A Fast Parallel Community Discovery Model on Complex Networks Through Approximate Optimization
Shaojie Qiao,Nan Han,Yunjun Gao,Rong-Hua Li,Jianbin Huang,Jun Guo,Louis Alberto Gutierrez,Xindong Wu
DOI: https://doi.org/10.1109/tkde.2018.2803818
IF: 9.235
2018-01-01
IEEE Transactions on Knowledge and Data Engineering
Abstract:Community discovery plays an essential role in the analysis of the structural features of complex networks. Since online networks grow increasingly large and complex over time, the methods traditionally used for community discovery cannot efficiently handle large-scale network data.

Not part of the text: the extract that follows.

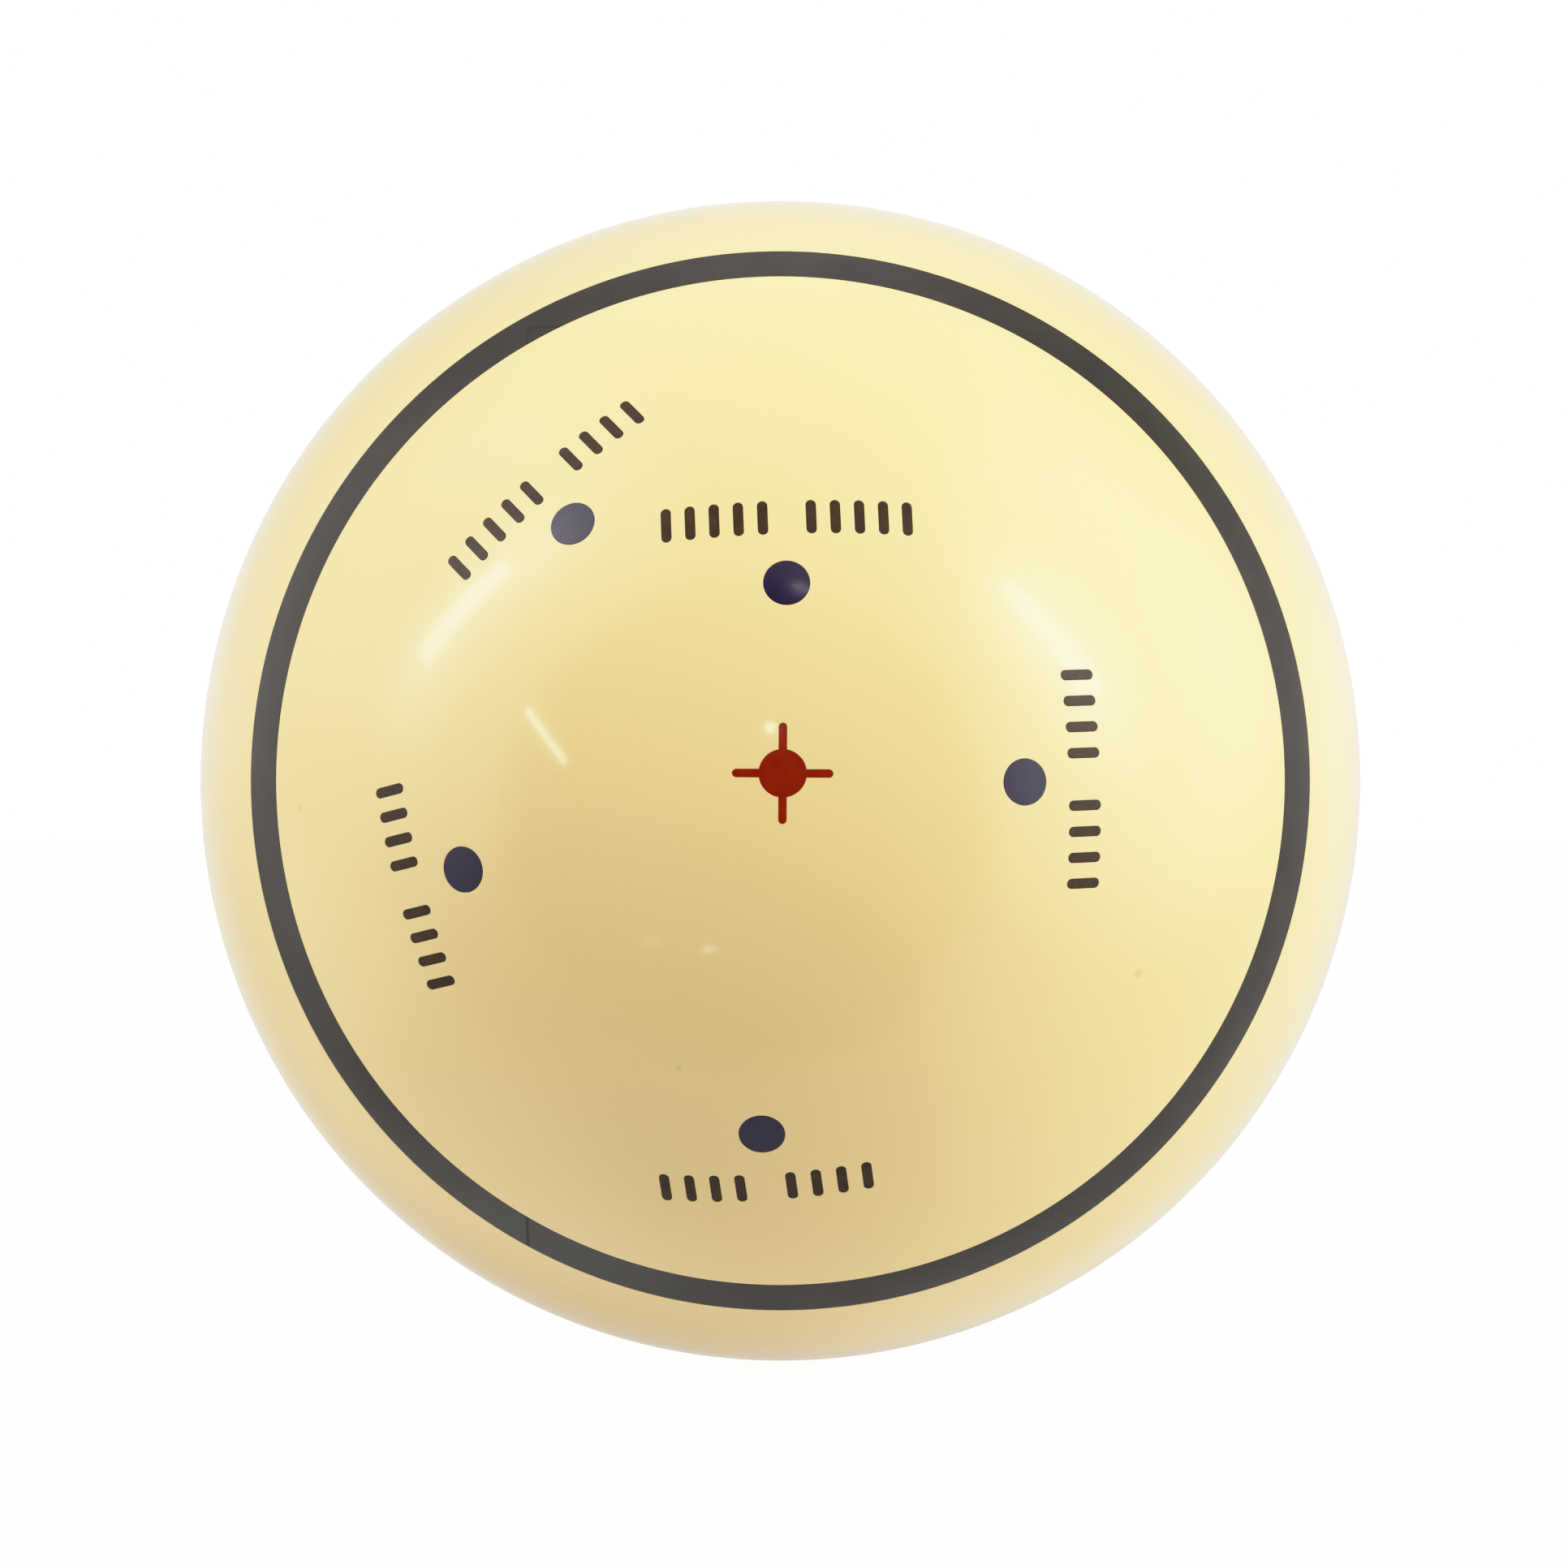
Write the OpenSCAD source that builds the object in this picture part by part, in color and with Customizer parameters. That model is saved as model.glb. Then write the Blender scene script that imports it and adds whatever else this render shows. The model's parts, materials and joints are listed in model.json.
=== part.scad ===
// Training cue ball: a solid ball of cast ivory resin with coloured resin fills
// that are ground flush with it. The marked face looks along -Y, and up is +Z.
//
// Every fill has a place on the face, given by two angles:
//   polar  away from the middle of the face
//   clock  round the face, counter-clockwise from the right as a player sees it
// A row of ticks also has a spin: the direction in which it runs, which is 0 to
// the right and 90 up.

/* [Ball] */
// Diameter of the ball
ball_d = 57.15; // [55:0.05:62]

/* [Aiming ring] */
// Polar angle of the middle of the ring
ring_polar = 58.95; // [56:0.05:62]
// Width of the ring over the surface
ring_w = 2.65; // [1.5:0.05:3]
// Depth of the ring's groove
ring_deep = 1.2; // [0.5:0.1:2.5]

/* [Centre target] */
// Polar angle of the target's middle
target_polar = 0.7; // [0:0.05:1.5]
// Clock angle of the target's middle
target_clock = 73; // [0:1:180]
// Diameter of the red disc
target_d = 2.2; // [1.2:0.05:3]
// Distance from the middle of the disc to the tip of an arm
target_reach = 2.3; // [2:0.05:3.2]
// Width of an arm
target_arm_w = 0.4; // [0.2:0.01:0.7]
// Depth of the target's pocket
target_deep = 1; // [0.5:0.1:2]

/* [Strike dots] */
// Diameter of a dot
dot_d = 2.15; // [1:0.05:2.6]
// Depth of a dot's pocket
dot_deep = 1.2; // [0.5:0.1:2.5]

/* [Ticks] */
// Width of a tick
tick_w = 0.48; // [0.25:0.01:0.65]
// Height of a tick, along the surface
tick_h = 1.64; // [1:0.02:1.8]
// Depth of a tick's slot
tick_deep = 0.5; // [0.3:0.05:1]

/* [Power break mark] */
// Polar angle of the dot
power_dot_polar = 18.4; // [17:0.1:19]
// Clock angle of the dot
power_dot_clock = 88.2; // [82:0.1:98]
// Polar angle of the middle of the row
power_row_polar = 24.95; // [24.8:0.05:27]
// Clock angle of the middle of the row
power_row_clock = 88.6; // [82:0.1:98]
// Spin of the row
power_row_spin = 2; // [-6:0.5:6]
// Length of the row
power_row_len = 11.6; // [11:0.05:13]
// Ticks in each group
power_groups = [5, 5]; // [3:1:5]

/* [Stop shot mark] */
// Polar angle of the dot
stop_dot_polar = 23; // [21:0.1:23.2]
// Clock angle of the dot
stop_dot_clock = -0.3; // [-6:0.1:6]
// Polar angle of the middle of the row
stop_row_polar = 29.2; // [29:0.05:32]
// Clock angle of the middle of the row
stop_row_clock = 0.3; // [-6:0.1:6]
// Spin of the row
stop_row_spin = 92; // [84:0.5:96]
// Length of the row
stop_row_len = 10.1; // [9.5:0.05:11.5]
// Ticks in each group
stop_groups = [4, 4]; // [3:1:5]

/* [Draw shot mark] */
// Polar angle of the dot
draw_dot_polar = 34.8; // [32:0.1:35]
// Clock angle of the dot
draw_dot_clock = -93; // [-98:0.1:-86]
// Polar angle of the middle of the row
draw_row_polar = 41.3; // [41:0.05:43]
// Clock angle of the middle of the row
draw_row_clock = -92; // [-98:0.1:-86]
// Spin of the row
draw_row_spin = 5.5; // [-6:0.5:9]
// Length of the row
draw_row_len = 9.95; // [9.5:0.05:11.5]
// Ticks in each group
draw_groups = [4, 4]; // [3:1:5]

/* [Jump shot mark] */
// Polar angle of the dot
jump_dot_polar = 32; // [30:0.1:32.5]
// Clock angle of the dot
jump_dot_clock = -164.35; // [-170:0.05:-158]
// Polar angle of the middle of the row
jump_row_polar = 38.6; // [38.4:0.05:41]
// Clock angle of the middle of the row
jump_row_clock = -163.8; // [-170:0.1:-158]
// Spin of the row
jump_row_spin = -75.5; // [-82:0.5:-68]
// Length of the row
jump_row_len = 9.7; // [9.5:0.05:11.5]
// Ticks in each group
jump_groups = [4, 4]; // [3:1:5]

/* [Masse shot mark] */
// Polar angle of the dot
masse_dot_polar = 32.1; // [30:0.1:32.2]
// Clock angle of the dot
masse_dot_clock = 128.95; // [123:0.05:135]
// Polar angle of the middle of the row
masse_row_polar = 38; // [37.9:0.05:41]
// Clock angle of the middle of the row
masse_row_clock = 128.9; // [123:0.1:135]
// Spin of the row
masse_row_spin = 43; // [33:0.5:46]
// Length of the row
masse_row_len = 11.3; // [10.5:0.05:12.5]
// Ticks in each group
masse_groups = [5, 4]; // [3:1:5]

/* [Hidden] */
$fn = 96;
// Steps round the ball itself, fine enough for the shallow fills to keep their volume
ball_steps = 480;
ball_r = ball_d / 2;
// How far a blank stands out of the ball before it is ground flush
proud = 1;
arm_turns = [0, 90, 180, 270];
ivory = [0.91, 0.83, 0.60];
charcoal = [0.20, 0.20, 0.19];
navy = [0.13, 0.12, 0.22];
red = [0.62, 0.08, 0.04];
brown = [0.24, 0.17, 0.10];

// Angle on the ball, in degrees, of an arc of the given length over its surface
function arc_angle(len) = len / ball_r * 180 / PI;

// Place of each tick along its row: two groups with one place left empty between them
function tick_places(groups, row_len) =
    let (last = groups[0] + groups[1], pitch = (row_len - tick_w) / last)
    [for (i = [0 : last]) if (i != groups[0]) (i - last / 2) * pitch];

// A point of the ring's profile: distance from the ball's centre, and polar angle
function polar_point(r, polar) = [r * sin(polar), r * cos(polar)];

// Puts its children at a place on the face, with +Z out of the ball and +X along the spin
module on_face(polar, clock, spin = 0) {
    rotate([90, 0, 0])
        rotate([0, 0, clock])
            rotate([0, polar, 0])
                rotate([0, 0, spin - clock])
                    children();
}

module whole_ball() {
    sphere(r = ball_r, $fn = ball_steps);
}

// Raises a flat outline into a blank that reaches from the pocket's floor to outside the ball
module raise_blank(deep) {
    translate([0, 0, ball_r - deep])
        linear_extrude(height = deep + proud)
            children();
}

// Flat outline with round ends, upright and centred
module round_ended_bar(w, h) {
    square([w, h - w], center = true);
    for (side = [-1, 1])
        translate([0, side * (h - w) / 2])
            circle(d = w);
}

// What is left of a blank when it is ground flush with the ball
module ground_flush() {
    intersection() {
        whole_ball();
        children();
    }
}

module ring_blank() {
    half = arc_angle(ring_w) / 2;
    floor_r = ball_r - ring_deep;
    top_r = ball_r + proud;
    rotate([90, 0, 0])
        rotate_extrude()
            polygon([polar_point(floor_r, ring_polar - half),
                     polar_point(floor_r, ring_polar + half),
                     polar_point(top_r, ring_polar + half),
                     polar_point(top_r, ring_polar - half)]);
}

module target_blank() {
    on_face(target_polar, target_clock)
        raise_blank(target_deep) {
            circle(d = target_d);
            for (turn = arm_turns)
                rotate(turn)
                    translate([0, target_reach / 2])
                        round_ended_bar(target_arm_w, target_reach);
        }
}

module dot_blank(polar, clock) {
    on_face(polar, clock)
        raise_blank(dot_deep)
            circle(d = dot_d);
}

module row_blanks(polar, clock, spin, row_len, groups) {
    on_face(polar, clock, spin)
        for (place = tick_places(groups, row_len))
            rotate([0, arc_angle(place), 0])
                raise_blank(tick_deep)
                    round_ended_bar(tick_w, tick_h);
}

module power_dot_blank() {
    dot_blank(power_dot_polar, power_dot_clock);
}

module stop_dot_blank() {
    dot_blank(stop_dot_polar, stop_dot_clock);
}

module draw_dot_blank() {
    dot_blank(draw_dot_polar, draw_dot_clock);
}

module jump_dot_blank() {
    dot_blank(jump_dot_polar, jump_dot_clock);
}

module masse_dot_blank() {
    dot_blank(masse_dot_polar, masse_dot_clock);
}

module power_row_blanks() {
    row_blanks(power_row_polar, power_row_clock, power_row_spin, power_row_len, power_groups);
}

module stop_row_blanks() {
    row_blanks(stop_row_polar, stop_row_clock, stop_row_spin, stop_row_len, stop_groups);
}

module draw_row_blanks() {
    row_blanks(draw_row_polar, draw_row_clock, draw_row_spin, draw_row_len, draw_groups);
}

module jump_row_blanks() {
    row_blanks(jump_row_polar, jump_row_clock, jump_row_spin, jump_row_len, jump_groups);
}

module masse_row_blanks() {
    row_blanks(masse_row_polar, masse_row_clock, masse_row_spin, masse_row_len, masse_groups);
}

// The ivory ball, with a pocket for every fill
module ball_body() {
    color(ivory)
        difference() {
            whole_ball();
            ring_blank();
            target_blank();
            power_dot_blank();
            stop_dot_blank();
            draw_dot_blank();
            jump_dot_blank();
            masse_dot_blank();
            power_row_blanks();
            stop_row_blanks();
            draw_row_blanks();
            jump_row_blanks();
            masse_row_blanks();
        }
}

module ring_inlay() {
    color(charcoal) ground_flush() ring_blank();
}

module centre_target() {
    color(red) ground_flush() target_blank();
}

module power_break_dot() {
    color(navy) ground_flush() power_dot_blank();
}

module stop_shot_dot() {
    color(navy) ground_flush() stop_dot_blank();
}

module draw_shot_dot() {
    color(navy) ground_flush() draw_dot_blank();
}

module jump_shot_dot() {
    color(navy) ground_flush() jump_dot_blank();
}

module masse_shot_dot() {
    color(navy) ground_flush() masse_dot_blank();
}

module power_break_ticks() {
    color(brown) ground_flush() power_row_blanks();
}

module stop_shot_ticks() {
    color(brown) ground_flush() stop_row_blanks();
}

module draw_shot_ticks() {
    color(brown) ground_flush() draw_row_blanks();
}

module jump_shot_ticks() {
    color(brown) ground_flush() jump_row_blanks();
}

module masse_shot_ticks() {
    color(brown) ground_flush() masse_row_blanks();
}

ball_body();
ring_inlay();
centre_target();
power_break_dot();
stop_shot_dot();
draw_shot_dot();
jump_shot_dot();
masse_shot_dot();
power_break_ticks();
stop_shot_ticks();
draw_shot_ticks();
jump_shot_ticks();
masse_shot_ticks();
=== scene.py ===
"""Looks of the training cue ball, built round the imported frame.

Each resin piece is a closed mesh. The skin of the ball is triangulated on flat charts of the sphere, and
every corner of it carries the exact normal of the ball. The sizes and places of the fills are measured on
the frame's own nodes.
"""

import json
import math
from collections import namedtuple

import bmesh
import bpy
import numpy as np
from mathutils import Matrix, Vector
from mathutils.geometry import delaunay_2d_cdt
from mathutils.kdtree import KDTree


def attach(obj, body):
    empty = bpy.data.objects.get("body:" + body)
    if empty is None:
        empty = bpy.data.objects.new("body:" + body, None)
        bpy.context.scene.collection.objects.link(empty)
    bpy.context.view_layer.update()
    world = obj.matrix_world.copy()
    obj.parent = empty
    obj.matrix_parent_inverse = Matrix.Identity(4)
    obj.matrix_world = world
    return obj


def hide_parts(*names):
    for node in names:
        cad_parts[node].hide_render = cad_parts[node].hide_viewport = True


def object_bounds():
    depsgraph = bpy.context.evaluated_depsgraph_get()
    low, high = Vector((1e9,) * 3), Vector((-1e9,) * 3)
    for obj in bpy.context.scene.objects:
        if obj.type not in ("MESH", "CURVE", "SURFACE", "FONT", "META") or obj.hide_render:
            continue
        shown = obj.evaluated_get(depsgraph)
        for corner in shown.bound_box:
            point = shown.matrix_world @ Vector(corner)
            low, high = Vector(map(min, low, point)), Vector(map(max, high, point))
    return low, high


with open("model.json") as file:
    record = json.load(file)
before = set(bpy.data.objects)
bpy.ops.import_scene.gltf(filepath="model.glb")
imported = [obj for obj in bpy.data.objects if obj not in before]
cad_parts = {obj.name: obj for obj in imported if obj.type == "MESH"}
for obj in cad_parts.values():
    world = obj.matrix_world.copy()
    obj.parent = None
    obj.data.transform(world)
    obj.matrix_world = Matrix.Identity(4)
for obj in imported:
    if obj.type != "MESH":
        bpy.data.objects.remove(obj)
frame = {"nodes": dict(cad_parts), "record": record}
cad_low, cad_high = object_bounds()

# ---------------------------------------------------------------- sizes, in metres

MM = 0.001
BALL_R = (cad_high.z - cad_low.z) / 2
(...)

This introduces the important problem of how to effectively and efficiently discover large communities from complex networks. In this study, we propose a fast parallel community discovery model called picaso (a parallel community discovery a lgorithm based on approximate optimization), which integrates two new techniques: (1) Mountain model, which works by utilizing graph theory to approximate the selection of nodes needed for merging, and (2) Landslide algorithm, which is used to update the modularity increment based on the approximated optimization. In addition, the GraphX distribution computing framework is employed in order to achieve parallel community detection over complex networks. In the proposed model, clustering on modularity is used to initialize the Mountain model as well as to compute the weight of each edge in the networks. The relationships among the communities are then simplified by applying the Landslide algorithm, which allows us to obtain the community structures of the complex networks. Extensive experiments were conducted on real and synthetic complex network datasets, and the results demonstrate that the proposed algorithm can outperform the state of the art methods, in effectiveness and efficiency, when working to solve the problem of community detection. Moreover, we demonstratively prove that overall time performance approximates to four times faster than similar approaches. Effectively our results suggest a new paradigm for large-scale community discovery of complex networks.